Over recent years, national economic policy has been characterised by a strong emphasis on developing sub-regional scale partnerships, strategies and governance structures.

The proposals and impending legislation that has arisen from the Sub-National Review of Economic Development and Regeneration mark a new face of multi-scalar governance, including the provisions to add statutory duties to Multi Area Agreements, and to establish sub-regional economic development-focused bodies called Economic Prosperity Boards.

These measures represent a real thickening of the role and responsibilities of the sub-region, moving towards a new era for economic development that operates across larger functional economic areas when evidence basing, strategising, delivering and evaluating ‘local’ economic development.

CLES has questions about the spatial scale of governance at which economic development and regeneration activity should be occurring. The sub-region scale is fraught with operational problems, around ensuring commitment from constituent authorities; monitoring and evaluation difficulties at sub-regional level; questions over capacity to deliver all of the roles allocated to EPBs; and the lack of funding acting to disincentivise risk-taking (and hence preclude innovation – surely a predicate of rapid recovery from recession?), and yet the concern runs much deeper than these implementation issues.

Sub-regional strengthening may be contradicting the local in local economic development as local authority areas (and particularly sub-local areas, e.g. wards, neighbourhoods and LSOAs) are being subsumed into wider structures. This threatens correct identification of local and sub-local economic issues via the new Economic Assessment Duty, and reduces the likelihood that appropriate action for discrete smaller areas will be taken.

The interests of secondary town centres and peripheral locations are already becoming less of a priority in areas covered by MAAs, City-regions or other similar structures. These authorities are becoming increasingly subservient to the Utilitarian ideal of achieving the ‘greatest good for the greatest number’ of people by attracting investment into the sub-region as a whole and relying on dispersal of benefits.

From our research, CLES has spoken with more than one local authority who identified the juggernaut of sub-regional governance as resulting in hollowed out local retail and civic centres, and increasing the inaccessibility of already socially and economically excluded people to employment and amenities.

This shift in spatial governance clearly threatens to remove some power from the local level.
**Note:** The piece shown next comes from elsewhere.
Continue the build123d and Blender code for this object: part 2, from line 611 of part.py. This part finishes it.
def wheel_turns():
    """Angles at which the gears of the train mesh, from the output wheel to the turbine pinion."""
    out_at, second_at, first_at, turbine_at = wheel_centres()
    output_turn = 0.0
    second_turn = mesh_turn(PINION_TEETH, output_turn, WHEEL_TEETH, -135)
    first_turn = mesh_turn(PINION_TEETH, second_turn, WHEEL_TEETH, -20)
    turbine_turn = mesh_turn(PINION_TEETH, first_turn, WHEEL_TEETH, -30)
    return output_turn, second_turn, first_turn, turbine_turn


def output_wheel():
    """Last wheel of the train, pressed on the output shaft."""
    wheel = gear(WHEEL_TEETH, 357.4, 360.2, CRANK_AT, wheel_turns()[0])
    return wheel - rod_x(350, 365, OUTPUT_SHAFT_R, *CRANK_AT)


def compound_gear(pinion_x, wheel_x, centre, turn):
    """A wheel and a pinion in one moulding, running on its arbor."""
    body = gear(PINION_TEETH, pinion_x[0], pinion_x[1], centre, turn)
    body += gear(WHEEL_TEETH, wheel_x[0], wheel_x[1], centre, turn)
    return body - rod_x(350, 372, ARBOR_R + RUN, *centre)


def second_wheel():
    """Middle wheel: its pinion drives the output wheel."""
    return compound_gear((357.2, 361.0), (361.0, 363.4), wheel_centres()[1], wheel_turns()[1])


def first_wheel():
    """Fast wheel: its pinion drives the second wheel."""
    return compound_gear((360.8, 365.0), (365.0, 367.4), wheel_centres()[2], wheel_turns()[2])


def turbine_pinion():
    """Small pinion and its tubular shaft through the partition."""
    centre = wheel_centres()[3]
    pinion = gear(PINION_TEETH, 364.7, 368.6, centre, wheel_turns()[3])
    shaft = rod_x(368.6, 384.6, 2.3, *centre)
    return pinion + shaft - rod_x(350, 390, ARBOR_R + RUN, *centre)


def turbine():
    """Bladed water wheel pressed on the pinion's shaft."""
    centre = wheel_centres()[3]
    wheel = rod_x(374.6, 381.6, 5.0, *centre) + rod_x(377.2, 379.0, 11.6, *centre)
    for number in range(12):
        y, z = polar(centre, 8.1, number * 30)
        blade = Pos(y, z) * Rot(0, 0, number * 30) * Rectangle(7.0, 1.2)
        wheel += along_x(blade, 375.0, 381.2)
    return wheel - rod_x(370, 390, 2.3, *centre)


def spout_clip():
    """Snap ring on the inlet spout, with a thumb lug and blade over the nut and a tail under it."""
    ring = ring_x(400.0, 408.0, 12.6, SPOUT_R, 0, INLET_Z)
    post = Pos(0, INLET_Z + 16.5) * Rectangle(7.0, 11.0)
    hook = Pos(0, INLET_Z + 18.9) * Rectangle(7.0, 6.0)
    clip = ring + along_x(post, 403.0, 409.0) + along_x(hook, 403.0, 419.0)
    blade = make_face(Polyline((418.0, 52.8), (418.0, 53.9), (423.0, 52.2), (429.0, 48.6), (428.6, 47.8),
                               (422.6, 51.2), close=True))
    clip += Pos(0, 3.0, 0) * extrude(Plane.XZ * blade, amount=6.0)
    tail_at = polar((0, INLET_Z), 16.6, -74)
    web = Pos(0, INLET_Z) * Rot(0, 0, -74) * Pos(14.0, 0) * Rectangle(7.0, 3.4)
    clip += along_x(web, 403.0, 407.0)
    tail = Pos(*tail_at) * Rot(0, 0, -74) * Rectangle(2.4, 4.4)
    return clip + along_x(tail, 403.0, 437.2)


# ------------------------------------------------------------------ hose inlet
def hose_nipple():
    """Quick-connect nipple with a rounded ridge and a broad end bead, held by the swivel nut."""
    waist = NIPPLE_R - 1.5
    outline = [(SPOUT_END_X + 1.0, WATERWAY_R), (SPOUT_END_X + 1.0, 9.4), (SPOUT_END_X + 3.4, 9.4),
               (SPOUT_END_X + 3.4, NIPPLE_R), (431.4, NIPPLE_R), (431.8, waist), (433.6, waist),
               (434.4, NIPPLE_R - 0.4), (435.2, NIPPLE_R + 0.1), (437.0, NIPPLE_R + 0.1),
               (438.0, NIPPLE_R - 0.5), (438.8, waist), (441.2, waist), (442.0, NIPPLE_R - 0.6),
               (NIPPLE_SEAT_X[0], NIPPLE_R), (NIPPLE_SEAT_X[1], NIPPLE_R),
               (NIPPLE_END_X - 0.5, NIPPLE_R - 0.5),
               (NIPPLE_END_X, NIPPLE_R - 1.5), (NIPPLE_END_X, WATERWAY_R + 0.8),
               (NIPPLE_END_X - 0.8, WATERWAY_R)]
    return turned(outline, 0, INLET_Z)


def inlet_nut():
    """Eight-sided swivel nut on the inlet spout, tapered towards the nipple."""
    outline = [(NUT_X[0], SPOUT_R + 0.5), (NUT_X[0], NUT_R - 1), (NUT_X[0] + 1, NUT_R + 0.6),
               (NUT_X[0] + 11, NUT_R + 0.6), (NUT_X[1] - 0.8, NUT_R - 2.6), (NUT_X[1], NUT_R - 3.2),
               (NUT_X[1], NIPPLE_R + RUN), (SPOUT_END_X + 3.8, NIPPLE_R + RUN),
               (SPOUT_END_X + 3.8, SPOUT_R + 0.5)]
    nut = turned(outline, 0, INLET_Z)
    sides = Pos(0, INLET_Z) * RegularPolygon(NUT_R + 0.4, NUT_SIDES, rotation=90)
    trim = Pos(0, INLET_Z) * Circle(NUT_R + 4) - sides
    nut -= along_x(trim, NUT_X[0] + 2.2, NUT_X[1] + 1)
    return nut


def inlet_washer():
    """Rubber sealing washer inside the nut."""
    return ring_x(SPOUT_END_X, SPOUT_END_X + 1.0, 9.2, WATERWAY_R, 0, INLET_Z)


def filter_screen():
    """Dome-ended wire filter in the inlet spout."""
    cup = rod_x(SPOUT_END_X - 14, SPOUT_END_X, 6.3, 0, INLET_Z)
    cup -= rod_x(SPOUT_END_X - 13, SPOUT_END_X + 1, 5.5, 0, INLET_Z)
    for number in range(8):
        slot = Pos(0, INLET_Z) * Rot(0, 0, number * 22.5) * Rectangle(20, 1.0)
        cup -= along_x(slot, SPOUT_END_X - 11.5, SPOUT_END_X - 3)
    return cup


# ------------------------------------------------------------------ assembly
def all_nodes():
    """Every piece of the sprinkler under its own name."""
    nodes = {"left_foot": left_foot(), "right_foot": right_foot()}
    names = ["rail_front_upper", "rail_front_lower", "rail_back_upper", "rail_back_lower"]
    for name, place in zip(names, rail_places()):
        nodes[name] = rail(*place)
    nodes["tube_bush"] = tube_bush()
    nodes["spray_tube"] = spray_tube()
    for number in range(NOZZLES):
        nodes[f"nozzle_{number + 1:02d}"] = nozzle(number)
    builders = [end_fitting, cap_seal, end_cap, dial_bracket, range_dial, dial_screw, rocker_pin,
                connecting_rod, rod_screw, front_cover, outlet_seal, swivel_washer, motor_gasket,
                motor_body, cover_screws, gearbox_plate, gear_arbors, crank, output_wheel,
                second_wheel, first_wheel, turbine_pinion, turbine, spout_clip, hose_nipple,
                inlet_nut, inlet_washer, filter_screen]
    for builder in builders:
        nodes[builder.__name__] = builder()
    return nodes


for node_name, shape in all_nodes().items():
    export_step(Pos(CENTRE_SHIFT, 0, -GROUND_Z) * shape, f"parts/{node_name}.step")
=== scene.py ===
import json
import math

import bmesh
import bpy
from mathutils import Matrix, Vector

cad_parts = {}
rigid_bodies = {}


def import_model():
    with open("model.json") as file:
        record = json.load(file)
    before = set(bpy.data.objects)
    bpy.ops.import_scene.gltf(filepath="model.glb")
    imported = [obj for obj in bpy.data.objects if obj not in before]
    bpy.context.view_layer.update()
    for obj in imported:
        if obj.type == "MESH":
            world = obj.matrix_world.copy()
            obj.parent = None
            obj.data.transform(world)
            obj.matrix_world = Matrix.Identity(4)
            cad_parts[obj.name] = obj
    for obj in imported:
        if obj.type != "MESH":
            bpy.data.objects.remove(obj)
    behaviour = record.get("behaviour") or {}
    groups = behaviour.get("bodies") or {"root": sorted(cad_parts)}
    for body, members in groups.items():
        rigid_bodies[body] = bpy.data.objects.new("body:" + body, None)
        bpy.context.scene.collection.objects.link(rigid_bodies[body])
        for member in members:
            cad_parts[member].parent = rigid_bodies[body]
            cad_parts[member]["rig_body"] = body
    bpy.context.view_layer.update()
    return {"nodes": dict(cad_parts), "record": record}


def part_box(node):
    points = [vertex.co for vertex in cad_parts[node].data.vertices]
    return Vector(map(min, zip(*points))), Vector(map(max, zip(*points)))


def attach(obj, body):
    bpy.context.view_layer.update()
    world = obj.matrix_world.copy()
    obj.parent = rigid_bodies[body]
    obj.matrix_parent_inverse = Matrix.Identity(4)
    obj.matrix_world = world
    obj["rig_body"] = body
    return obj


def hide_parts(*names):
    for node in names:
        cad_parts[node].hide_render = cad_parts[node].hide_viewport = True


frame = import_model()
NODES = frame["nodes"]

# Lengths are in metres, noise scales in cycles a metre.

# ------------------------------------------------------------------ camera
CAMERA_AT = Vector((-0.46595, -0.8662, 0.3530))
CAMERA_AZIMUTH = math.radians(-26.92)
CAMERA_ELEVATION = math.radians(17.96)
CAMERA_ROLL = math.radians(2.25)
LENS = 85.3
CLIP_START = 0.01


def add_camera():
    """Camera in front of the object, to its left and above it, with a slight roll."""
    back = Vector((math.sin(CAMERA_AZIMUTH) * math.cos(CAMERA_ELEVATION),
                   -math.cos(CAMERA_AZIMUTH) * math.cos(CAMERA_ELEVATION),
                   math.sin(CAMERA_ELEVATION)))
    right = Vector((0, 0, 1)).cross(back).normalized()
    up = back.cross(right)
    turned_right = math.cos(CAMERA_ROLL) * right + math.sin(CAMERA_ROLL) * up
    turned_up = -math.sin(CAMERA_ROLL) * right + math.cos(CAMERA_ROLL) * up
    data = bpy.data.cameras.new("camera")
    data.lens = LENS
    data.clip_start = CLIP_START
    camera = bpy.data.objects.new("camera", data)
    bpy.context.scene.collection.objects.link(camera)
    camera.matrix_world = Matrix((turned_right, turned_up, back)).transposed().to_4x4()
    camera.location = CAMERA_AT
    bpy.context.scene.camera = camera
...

Far from the Government’s intention of sub-regional devolution, what we are actually seeing is a kind of ‘reverse devolution’ of powers into bolstered sub-regional structures that are too large to be locally specific.

The opportunity presented by the Economic Assessment Duty to carry out robust assessment of localities and gain a thorough understanding of local economy dynamics, is in danger of being lost to generalised assessments over larger geographical areas that inform generalised non-local strategies that neglect smaller places.
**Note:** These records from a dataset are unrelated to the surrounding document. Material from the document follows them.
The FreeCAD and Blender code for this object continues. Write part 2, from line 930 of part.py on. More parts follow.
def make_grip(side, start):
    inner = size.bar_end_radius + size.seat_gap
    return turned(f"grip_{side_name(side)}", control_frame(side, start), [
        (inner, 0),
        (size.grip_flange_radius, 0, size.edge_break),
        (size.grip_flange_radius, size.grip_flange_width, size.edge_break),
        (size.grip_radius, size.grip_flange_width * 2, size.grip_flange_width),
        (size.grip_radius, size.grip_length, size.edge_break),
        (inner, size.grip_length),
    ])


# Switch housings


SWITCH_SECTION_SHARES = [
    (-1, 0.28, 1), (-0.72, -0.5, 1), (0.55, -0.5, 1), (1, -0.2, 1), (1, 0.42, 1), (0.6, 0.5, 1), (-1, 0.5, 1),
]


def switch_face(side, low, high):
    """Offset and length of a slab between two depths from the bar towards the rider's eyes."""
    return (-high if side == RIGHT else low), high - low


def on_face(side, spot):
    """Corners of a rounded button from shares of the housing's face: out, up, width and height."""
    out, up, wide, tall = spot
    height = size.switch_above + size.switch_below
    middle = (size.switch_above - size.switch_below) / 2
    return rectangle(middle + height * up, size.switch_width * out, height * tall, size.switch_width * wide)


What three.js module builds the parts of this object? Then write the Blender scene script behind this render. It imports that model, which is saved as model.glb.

Contradictory to another prevailing theme of Government rhetoric, local democracy and empowerment, this will ultimately disempower local communities and people as their voices are not being heard in the sub-regional din.
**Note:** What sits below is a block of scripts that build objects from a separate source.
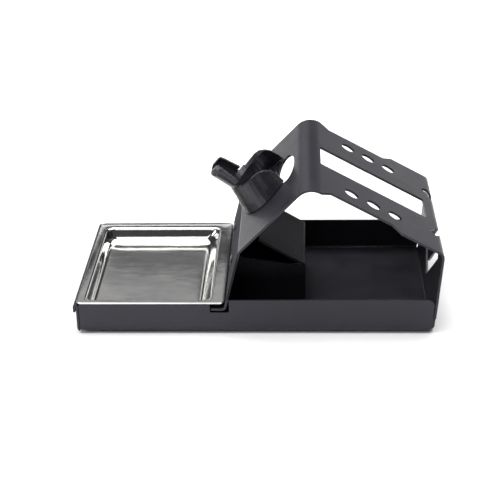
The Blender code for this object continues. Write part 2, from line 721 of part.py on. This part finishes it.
def make_feet(rubber):
    """Four round pads under the corners of the floor."""
    for name, x, y in (("foot_front_left", LEFT_X + FOOT_INSET_X, -FOOT_Y),
                       ("foot_front_right", RIGHT_X - FOOT_INSET_X, -FOOT_Y),
                       ("foot_back_left", LEFT_X + FOOT_INSET_X, FOOT_Y),
                       ("foot_back_right", RIGHT_X - FOOT_INSET_X, FOOT_Y)):
        pad = circle((x, y), FOOT_RADIUS)
        prism_object(name, pad, -FOOT_HEIGHT, -CLEARANCE, Matrix.Identity(4), rubber)


# ---- assembly -----------------------------------------------------------

def body_extent_x():
    """Lowest and highest X of the folded body."""
    across = [point[0] for point in strip_outline()]
    return min(across), max(across)


def build():
    """Make every piece and set the whole stand on its feet, centred in X."""
    for thing in list(bpy.data.objects):
        bpy.data.objects.remove(thing, do_unlink=True)
    coated = make_material("coated_steel_black", STEEL_BLACK, 0.45, 0.0)
    bright = make_material("stainless_pressed", STAINLESS, 0.25, 1.0)
    moulded = make_material("moulded_plastic_black", PLASTIC_BLACK, 0.50, 0.0)
    soft = make_material("rubber_black", RUBBER_BLACK, 0.85, 0.0)
    plated = make_material("rivet_steel_black", STEEL_BLACK, 0.35, 0.0)
    make_body(coated)
    make_guard(coated)
    make_rivets(plated)
    make_tray(bright)
    make_holder(moulded)
    make_feet(soft)
    low, high = body_extent_x()
    frame = bpy.data.objects.new("stand_frame", None)
    bpy.context.collection.objects.link(frame)
    frame.location = (-(low + high) / 2.0, 0.0, FOOT_HEIGHT)
    for thing in bpy.data.objects:
        if thing is not frame and thing.parent is None:
            thing.parent = frame


build()
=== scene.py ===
"""Looks for the soldering iron stand: finishes, soft studio light, floor and camera.

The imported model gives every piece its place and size, in metres, +Z up, with +X
running from the tray to the arch.
"""

import math

import bpy
from mathutils import Matrix, Vector


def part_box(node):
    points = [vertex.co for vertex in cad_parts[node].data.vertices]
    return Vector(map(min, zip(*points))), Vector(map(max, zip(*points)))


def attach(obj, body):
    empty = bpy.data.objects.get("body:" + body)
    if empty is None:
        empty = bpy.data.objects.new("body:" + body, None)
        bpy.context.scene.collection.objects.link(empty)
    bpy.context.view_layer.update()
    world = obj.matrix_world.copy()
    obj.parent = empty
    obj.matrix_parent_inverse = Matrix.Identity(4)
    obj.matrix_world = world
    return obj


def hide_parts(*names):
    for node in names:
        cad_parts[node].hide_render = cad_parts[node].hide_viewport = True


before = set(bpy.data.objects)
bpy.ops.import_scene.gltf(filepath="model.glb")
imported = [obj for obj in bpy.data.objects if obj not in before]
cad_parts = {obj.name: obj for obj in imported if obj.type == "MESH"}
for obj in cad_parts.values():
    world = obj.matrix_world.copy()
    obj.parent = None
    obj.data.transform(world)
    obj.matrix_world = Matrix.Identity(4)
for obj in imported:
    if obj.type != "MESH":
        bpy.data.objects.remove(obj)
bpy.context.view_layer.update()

# ---- camera -------------------------------------------------------------

CAMERA_PLACE = (0.02017, -0.54964, 0.28609)
CAMERA_TURN = math.radians(2.5327)      # to the left of +Y
CAMERA_TILT = math.radians(25.774)      # below the horizon
CAMERA_ROLL = math.radians(-1.2359)
SENSOR = 36.0
LENS = 94.95

# ---- finishes -----------------------------------------------------------

# Darkest and lightest patch of each finish
STEEL = ((0.0095, 0.0092, 0.0125), (0.0140, 0.0136, 0.0180))
GUARD = ((0.0095, 0.0092, 0.0120), (0.0140, 0.0136, 0.0175))
PLASTIC = ((0.0075, 0.0074, 0.0092), (0.0120, 0.0118, 0.0142))
RUBBER = ((0.0080, 0.0080, 0.0080), (0.0150, 0.0150, 0.0145))
RIVET = ((0.0200, 0.0200, 0.0210), (0.0400, 0.0400, 0.0420))
STAINLESS = ((0.50, 0.50, 0.49), (0.64, 0.63, 0.61))
PAPER = ((0.88, 0.88, 0.88), (0.90, 0.90, 0.90))
WORN_AND_LIT_EDGE = (0.050, 0.050, 0.054)                # coat rubbed thin along the edges, plus a painted highlight on them
COAT_TINT = (0.92, 0.89, 1.0, 1.0)          # cool sheen of the black finishes
WHITE = (1.0, 1.0, 1.0, 1.0)
DULL_COAT = 0.98                            # roughness of the lower plate
LOWER_FOLD_X = -0.0076                      # fold at the top of the lower plate
WALL_TOP = 0.0168                           # just above the front and back walls
MASK_BLUR = 0.0002
GLOW_START, GLOW_FULL = 0.9, 2.6            # where the far floor starts to glow, and glows fully
FLOOR_REACH = 12.0


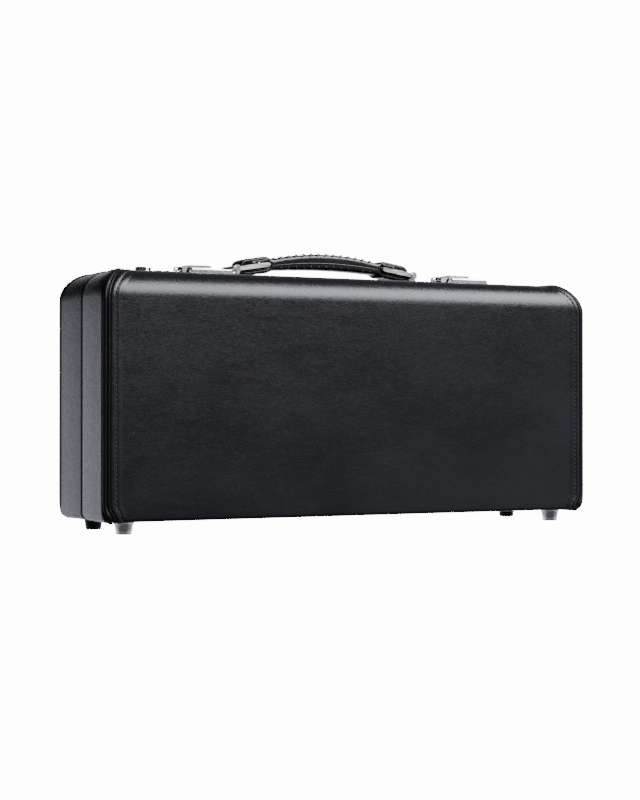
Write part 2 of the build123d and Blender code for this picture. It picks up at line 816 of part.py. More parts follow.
def latch_hasp_plate(latch_x):
    """Plate on the base with two ears that carry the hasp's pin."""
    hasp_x = latch_x + hasp_shift
    with BuildPart() as hasp_plate:
        with BuildSketch(Plane.XY.offset(top_z)):
            with Locations((hasp_x, plate_middle_y)):
                RectangleRounded(plate_length, plate_depth, plate_corner_radius)
        extrude(amount=plate_thickness)
        for ear in (-ear_x, ear_x):
            with BuildSketch(Plane.YZ.offset(hasp_x + ear)):
                with Locations((hasp_pin_y, top_z)):
                    Rectangle(2 * hasp_knuckle_radius, hasp_pin_height, align=(Align.CENTER, Align.MIN))
                with Locations((hasp_pin_y, hasp_pin_z)):
                    Circle(hasp_knuckle_radius)
            extrude(amount=ear_thickness / 2, both=True)
        with Locations((hasp_x, hasp_pin_y, hasp_pin_z)):
            Cylinder(
                hasp_pin_radius + running_clearance, plate_length, rotation=(0, 90, 0), mode=Mode.SUBTRACT
            )
    return hasp_plate


def latch_hasp_pin(latch_x):
    """Pin through the ears and the hasp's barrel."""
    with BuildPart() as hasp_pin:
        with Locations((latch_x + hasp_shift, hasp_pin_y, hasp_pin_z)):
            Cylinder(hasp_pin_radius, 2 * ear_x + ear_thickness + fit, rotation=(0, 90, 0))
    return hasp_pin


for name, place in latch_places.items():
    save(f"latch_{name}_box", latch_box(place))
    save(f"latch_{name}_slider", latch_slider(place))
    save(f"latch_{name}_spring", latch_spring(place))
    save(f"latch_{name}_hasp", latch_hasp(place))
    save(f"latch_{name}_hasp_plate", latch_hasp_plate(place))
    save(f"latch_{name}_hasp_pin", latch_hasp_pin(place))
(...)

We call to local authorities therefore, to be mindful of their need to retain some local economic independence from the sub-region! To put their residents’ interests first and foremost rather than yielding to sub-regional pressures! While sub-regional partnerships have an important role to play, indeed they can be very beneficial, recovery from recession will necessarily include locally specific responses and decisive action, innovation and real empowerment; forging resilient local economies in a new era of economic development.